The Contract Disputes Act provides that a contractor who is unable to support any part of a claim because of a misrepresentation of fact or fraud on the part of the contractor shall be liable to the government for the unsupported part of the claim, as well as for the government's costs expended in reviewing the claim. See 41 U.S.C. § 604. To recover under the CDA, the government is required to establish that the contractor made false or fraudulent statements in its submitted claim with an intent to deceive or mislead the government. See 41 U.S.C. § 601(7). Although the statute does not prescribe a standard of proof, the "preponderance of the evidence" standard has been applied in the past, see Al Munford, Inc. v. United States, 34 Fed. Cl. 62, 67 (1995), vacated on other grounds, 86 F.3d 1178 (Fed. Cir. 1996) (Table), and we agree that the traditional civil standard is appropriate here. See Grogan v. Garner, 498 U.S. 279, 286 (1991) (citing Herman & MacLean v. Huddleston, 459 U.S. 375, 389-90 (1983)).
The Forfeiture of Fraudulent Claims Act provides that "[a] claim against the United States shall be forfeited . . . by any person who corruptly practices or attempts to practice any fraud against the United States in the proof, statement, establishment, or allowance thereof." 28 U.S.C. § 2514. To prevail under the FFCA, the government is required to establish by clear and convincing evidence that the contractor knew that its submitted claims were false, and that it intended to defraud the government by submitting those claims. See Young-Montenay, Inc. v. United States, 15 F.3d 1040, 1042 (Fed. Cir. 1994); McCarthy v. United States, 670 F.2d 996, 1003-04 (Ct. Cl. 1982).

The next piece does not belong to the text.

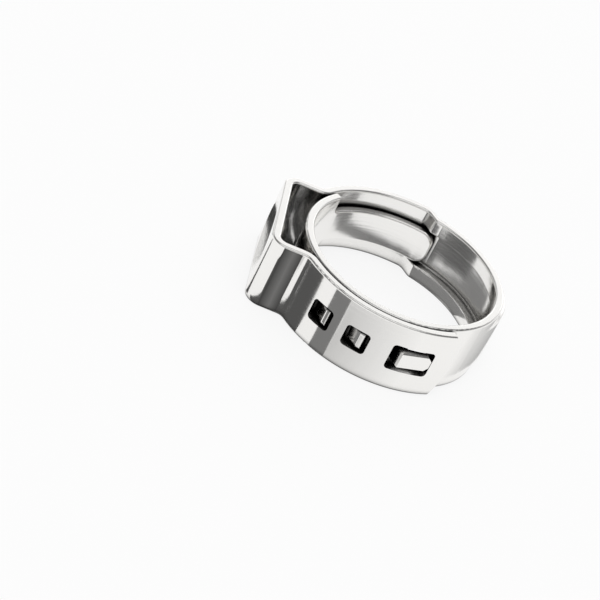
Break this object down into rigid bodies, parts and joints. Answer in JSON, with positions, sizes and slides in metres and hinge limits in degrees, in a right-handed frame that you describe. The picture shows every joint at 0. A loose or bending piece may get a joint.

The contract called for CCI to excavate the channel to the lines specified in the contract drawings. CCI was to be compensated for the excavation portion of the project based on the volume of earth excavated. The contract also stated that "[a]ll excavation outside of the excavation lines shown on the drawings will be considered as being for the convenience of Contractor and will not be included in the measurement for payment." Contract § 1B, ¶ 3.1.
The Court of Federal Claims found that CCI excavated less than the contract drawings required, but submitted cross-sections and quantity surveys indicating that it had excavated up to the contract lines. CCI does not dispute those findings. Furthermore, the court found that CCI billed the Corps for additional excavation which was not required by the contract, but which CCI did to accommodate a traveling metal form system that CCI used to speed up the project.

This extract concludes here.